Get out the microscope, because we’re going through this poem line-by-line.
Of the last bitter hour come like a blight
Over thy spirit, and sad images
- Still, this guy isn’t just having any old depressing thoughts. He’s really worried about death ("the last bitter hour").
- These thoughts about death come like a plague or disease (a "blight") on his spirit. (By the way, "blight" is a pretty good word. It's often used when referring to diseases plants get. Check out these pictures of potato blight for an example. Can you imagine this guy's spirit getting potato blight? Nasty.)

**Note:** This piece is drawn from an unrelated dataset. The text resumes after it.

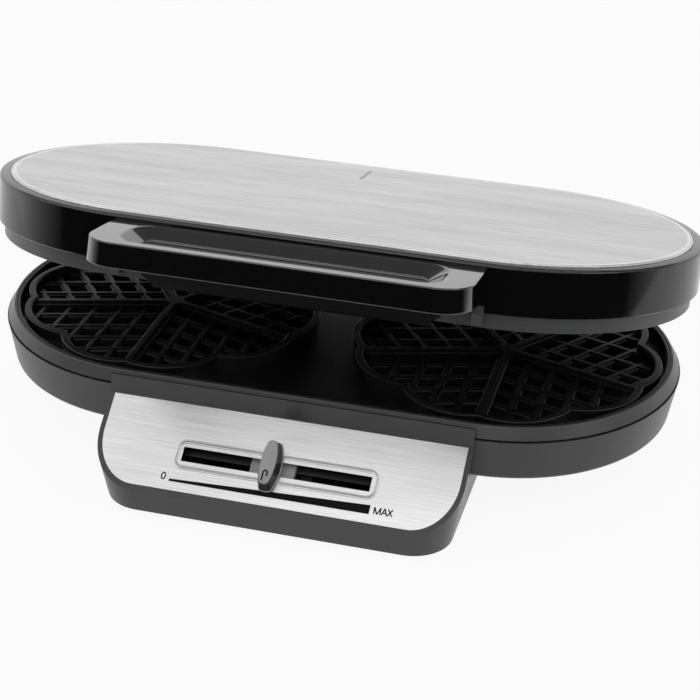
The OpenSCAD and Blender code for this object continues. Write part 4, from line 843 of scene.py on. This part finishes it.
class WAFFLE_OT_set_stage(bpy.types.Operator):
    """Lays the floor, hangs the lamps and sets the camera"""
    bl_idname = "waffle.set_stage"
    bl_label = "Set the stage"

    def execute(self, context):
        studio = context.scene.waffle_studio
        self.lay_floor(studio)
        self.light_room()
        self.stand_cards()
        self.aim_camera(studio)
        context.scene.view_settings.view_transform = "Standard"
        return {"FINISHED"}

    def seen(self, tree):
        """1 for rays from the camera, in reflections and through glass."""
        rays = add(tree, "ShaderNodeLightPath").outputs
        first = add(tree, "ShaderNodeMath", {0: rays["Is Camera Ray"], 1: rays["Is Glossy Ray"]}, operation="MAXIMUM")
        return add(tree, "ShaderNodeMath", {0: first.outputs[0], 1: rays["Is Transmission Ray"]},
                   operation="MAXIMUM").outputs[0]

    def lay_floor(self, studio):
        material = bpy.data.materials.new("floor_paper")
        material.use_nodes = True
        tree = material.node_tree
        tree.nodes.clear()
        grain = pattern(tree, (6, 6, 6))
        paper = add(tree, "ShaderNodeBsdfDiffuse", {
            "Color": (*studio.floor_colour, 1), "Roughness": between(tree, grain, 0.4, 0.6)})
        white = add(tree, "ShaderNodeEmission", {"Color": (1, 1, 1, 1), "Strength": 1.0})
        share = add(tree, "ShaderNodeMath", {0: self.seen(tree), 1: 0.92}, operation="MULTIPLY")
        both = add(tree, "ShaderNodeMixShader", {0: share.outputs[0], 1: paper.outputs[0], 2: white.outputs[0]})
        add(tree, "ShaderNodeOutputMaterial", {"Surface": both.outputs[0]})
        bm = bmesh.new()
        bmesh.ops.create_grid(bm, x_segments=1, y_segments=1, size=6)
        mesh = bpy.data.meshes.new("floor")
        bm.to_mesh(mesh)
        bm.free()
        mesh.materials.append(material)
        floor = bpy.data.objects.new("floor", mesh)
        bpy.context.scene.collection.objects.link(floor)

    def light_room(self):
        world = bpy.data.worlds.new("studio")
        world.use_nodes = True
        tree = world.node_tree
        tree.nodes.clear()
        room = add(tree, "ShaderNodeBackground", {"Color": (1, 1, 1, 1), "Strength": 0.52})
        white = add(tree, "ShaderNodeBackground", {"Color": (1, 1, 1, 1), "Strength": 1.0})
        both = add(tree, "ShaderNodeMixShader", {0: self.seen(tree), 1: room.outputs[0], 2: white.outputs[0]})
        add(tree, "ShaderNodeOutputWorld", {"Surface": both.outputs[0]})
        bpy.context.scene.world = world
        # Name, place, aim, width, depth and watts.
        for name, spot, aim, wide, deep, watts in (
                ("key", (-1.5, -0.4, 0.8), (0, 0, 0.05), 0.9, 0.7, 2.0),
                ("top_strip", (-0.3, 0.75, 1.25), (0, 0, 0.1), 1.6, 0.1, 3.0),
                ("front_strip", (-0.31, -0.9, 1.07), (0, -0.1, 0.1), 1.8, 0.2, 1.5),
                ("fill", (1.4, -0.5, 0.8), (0, 0, 0.05), 0.7, 0.6, 3.0)):
            light = bpy.data.lights.new(name, "AREA")
            light.shape = "RECTANGLE"
            light.size = wide
            light.size_y = deep
            light.energy = watts
            lamp = bpy.data.objects.new(name, light)
            bpy.context.scene.collection.objects.link(lamp)
            lamp.location = spot
            lamp.rotation_euler = (Vector(aim) - Vector(spot)).to_track_quat("-Z", "Y").to_euler()

    def stand_cards(self):
        """Cards that only reflections see: a dark one round the front, a dim and a bright one higher up."""
        material = bpy.data.materials.new("card_black")
        material.use_nodes = True
        tree = material.node_tree
        tree.nodes.clear()
        spot = add(tree, "ShaderNodeTexCoord").outputs["Object"]
        turned = add(tree, "ShaderNodeMapping", {"Vector": spot, "Rotation": (0, 0, math.radians(90 - 10))})
        round_it = add(tree, "ShaderNodeTexGradient", {"Vector": turned.outputs[0]}, gradient_type="RADIAL")
        off = add(tree, "ShaderNodeMath", {0: round_it.outputs["Fac"], 1: 0.5}, operation="SUBTRACT")
        away = add(tree, "ShaderNodeMath", {0: off.outputs[0]}, operation="ABSOLUTE")
        level = add(tree, "ShaderNodeMapRange", {
            "Value": away.outputs[0], "From Min": 0.185, "From Max": 0.27, "To Min": 0.02, "To Max": 1.1})
        glow = add(tree, "ShaderNodeEmission", {"Color": (1, 1, 1, 1), "Strength": level.outputs[0]})
        add(tree, "ShaderNodeOutputMaterial", {"Surface": glow.outputs[0]})
        self.hang_card("front_card", material, 0.62, (-115, 110), [0.002, 0.36], 0.62)

        # A dim card high behind, and a bright one over the front that draws a line along each rounded edge.
        for name, strength, radius, turn, heights, top_radius in (
                ("rear_card", 0.22, 2.0, (115, 245), [0.9, 2.6], 1.3),
                ("edge_card", 4.0, 0.6, (-28, 18), [1.04, 1.16], 0.57)):
            plain = bpy.data.materials.new(name)
            plain.use_nodes = True
            tree = plain.node_tree
            tree.nodes.clear()
            glow = add(tree, "ShaderNodeEmission", {"Color": (1, 1, 1, 1), "Strength": strength})
            add(tree, "ShaderNodeOutputMaterial", {"Surface": glow.outputs[0]})
            self.hang_card(name, plain, radius, turn, heights, top_radius)

    def hang_card(self, name, material, radius, turn, heights, top_radius):
        """A strip of a cone from one height to another, seen from the middle between two turns."""
        bm = bmesh.new()
        rows = []
        for height, wide in zip(heights, (radius, top_radius)):
            rows.append([
                bm.verts.new((wide * math.sin(a), -wide * math.cos(a), height))
                for a in (math.radians(turn[0] + (turn[1] - turn[0]) * i / 64) for i in range(65))])
        for i in range(64):
            bm.faces.new((rows[0][i], rows[0][i + 1], rows[1][i + 1], rows[1][i]))
        mesh = bpy.data.meshes.new(name)
        bm.to_mesh(mesh)
        bm.free()
        mesh.materials.append(material)
        card = bpy.data.objects.new(name, mesh)
        bpy.context.scene.collection.objects.link(card)
        card.visible_camera = False
        card.visible_diffuse = False
        card.visible_transmission = False
        card.visible_shadow = False

    def aim_camera(self, studio):
        a, e, r = studio.azimuth, studio.elevation, studio.roll
        back = Vector((math.sin(a) * math.cos(e), -math.cos(a) * math.cos(e), math.sin(e)))
        right = Vector((math.cos(a), math.sin(a), 0))
        up = back.cross(right)
        turned = right * math.cos(r) + up * math.sin(r)
        upright = up * math.cos(r) - right * math.sin(r)
        data = bpy.data.cameras.new("camera")
        data.lens = studio.focal_length
        data.sensor_width = 36
        camera = bpy.data.objects.new("camera", data)
        bpy.context.scene.collection.objects.link(camera)
        axes = Matrix((turned, upright, back)).transposed().to_4x4()
        camera.matrix_world = Matrix.Translation((0.2280, -0.8859, 0.5278)) @ axes
        bpy.context.scene.camera = camera


class WAFFLE_PT_panel(bpy.types.Panel):
    """Steps and sizes of the waffle maker"""
    bl_label = "Twin heart waffle maker"
    bl_idname = "WAFFLE_PT_panel"
    bl_space_type = "VIEW_3D"
    bl_region_type = "UI"
    bl_category = "Waffle maker"

    def draw(self, context):
        for group in (context.scene.waffle_finishes, context.scene.waffle_studio):
            for name in group.__annotations__:
                self.layout.prop(group, name)
        for step in STEPS:
            self.layout.operator(step.bl_idname)


STEPS = (
    WAFFLE_OT_set_stage, WAFFLE_OT_finish_solids, WAFFLE_OT_cast_ribs, WAFFLE_OT_print_scale,
    WAFFLE_OT_form_knob, WAFFLE_OT_round_handle, WAFFLE_OT_roll_edges, WAFFLE_OT_fit_hardware,
)
CLASSES = (WaffleFinishes, WaffleStudio, *STEPS, WAFFLE_PT_panel)


def register():
    for cls in CLASSES:
        bpy.utils.register_class(cls)
    bpy.types.Scene.waffle_finishes = PointerProperty(type=WaffleFinishes)
    bpy.types.Scene.waffle_studio = PointerProperty(type=WaffleStudio)


def unregister():
    del bpy.types.Scene.waffle_studio
    del bpy.types.Scene.waffle_finishes
    for cls in reversed(CLASSES):
        bpy.utils.unregister_class(cls)


def main():
    register()
    for step in STEPS:
        family, name = step.bl_idname.split(".")
        if getattr(getattr(bpy.ops, family), name)() != {"FINISHED"}:
            raise RuntimeError(f"{step.bl_label} did not finish")


if __name__ == "__main__":
    main()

- Did you see what happened there? The speaker of the poem isn’t just talking about a random lover of nature now (the "him" from line 1). All of a sudden, he’s talking about you. Here, for the first time, in line 10, he talks about "thy" (your) spirit. The poem has switched from musing about nature to giving you advice.
Of the stern agony, and shroud, and pall,
- We're pretty sure everyone has thought about what it will be like to die. You have, haven't you? Here the speaker gives us some strong images of those scary thoughts.
- He talks about the "stern agony" of dying, which we think is a great phrase. Death doesn’t just hurt, it hurts in a sharp, severe, serious way. We think of mean substitute teachers and hall monitors as being "stern," but usually those guys don't cause agony. Death does, though.
- The speaker also uses a couple of useful, death-related words, so we’ll break those down for you.
- A "shroud" is the cloth you use to wrap up a dead body.
- "Pall" is another good, spooky death word. It can mean a cloth that covers a coffin, or it can mean the coffin itself (like when people talk about "pallbearers" at a funeral).
And breathless darkness, and the narrow house,
- Here we get some more death imagery, only this time even scarier.
- The speaker helps us imagine the "breathless darkness" of the grave and the "narrow house" of the coffin. These lines are really claustrophobic, aren’t they? They make us feel like we’re trapped in some suffocating prison. We're feeling a bit panicky now.
Make thee to shudder, and grow sick at heart;—
- The speaker is definitely building a mood here. He wants us to think about those moments where we worry so much about death that we "shudder" and "grow sick at heart."
- Soak up this scary feeling, because he’s about to change things up on us.